Kavli Affiliate: Darrell G. Schlom
| First 5 Authors: Peter Meisenheimer, Maya Ramesh, Sajid Husain, Isaac Harris, Hyeon Woo Park
| Summary:
Spin waves in magnetic materials are promising information carriers for
future computing technologies due to their ultra-low energy dissipation and
long coherence length. Antiferromagnets are strong candidate materials due, in
part, to their stability to external fields and larger group velocities.
Multiferroic aniferromagnets, such as BiFeO$_3$ (BFO), have an additional
degree of freedom stemming from magnetoelectric coupling, allowing for control
of the magnetic structure, and thus spin waves, with electric field.
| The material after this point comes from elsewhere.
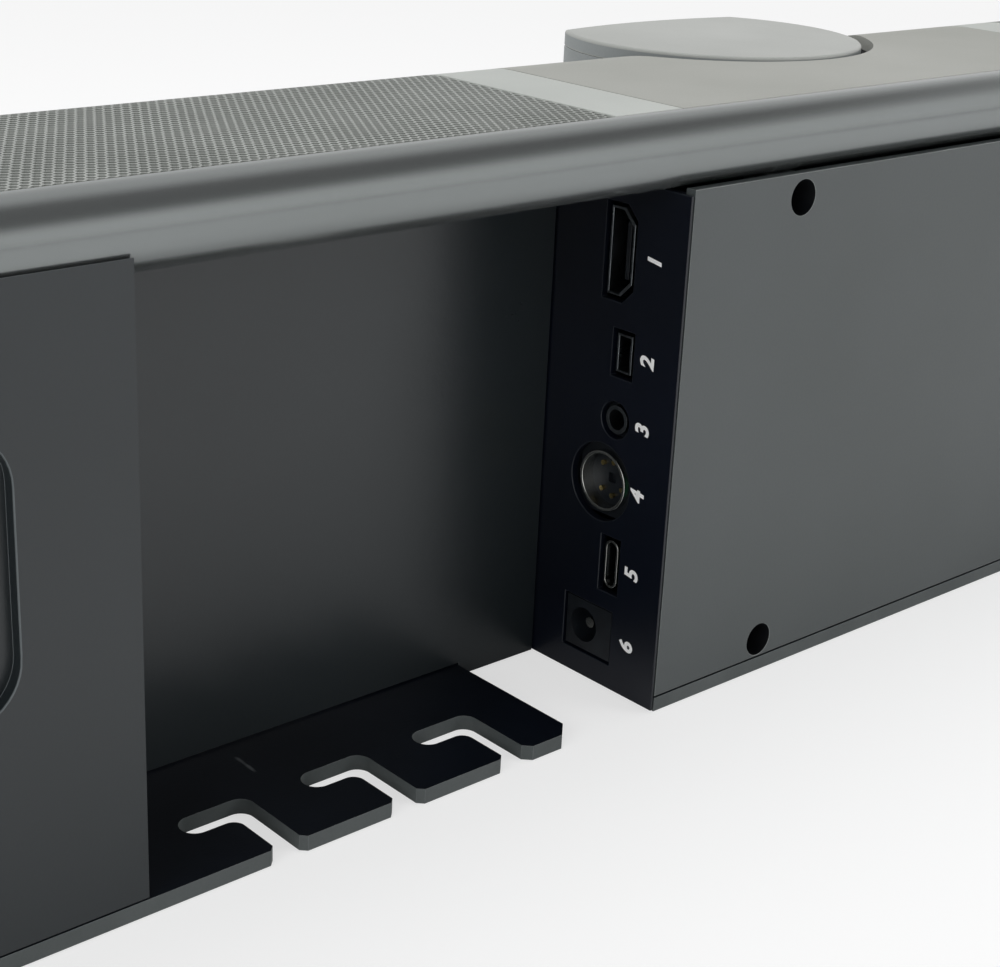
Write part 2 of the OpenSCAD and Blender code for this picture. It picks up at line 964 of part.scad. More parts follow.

Unfortunately, spin-wave propagation in BFO is not well understood due to the
complexity of the magnetic structure. In this work, we explore long-range spin
transport within an epitaxially engineered, electrically tunable,
one-dimensional (1D) magnonic crystal. We discover a striking anisotropy in the
spin transport parallel and perpendicular to the 1D crystal axis. Multiscale
theory and simulation suggests that this preferential magnon conduction emerges
from a combination of a population imbalance in its dispersion, as well as
anisotropic structural scattering. This work provides a pathway to
electrically-reconfigurable magnonic crystals in antiferromagnets.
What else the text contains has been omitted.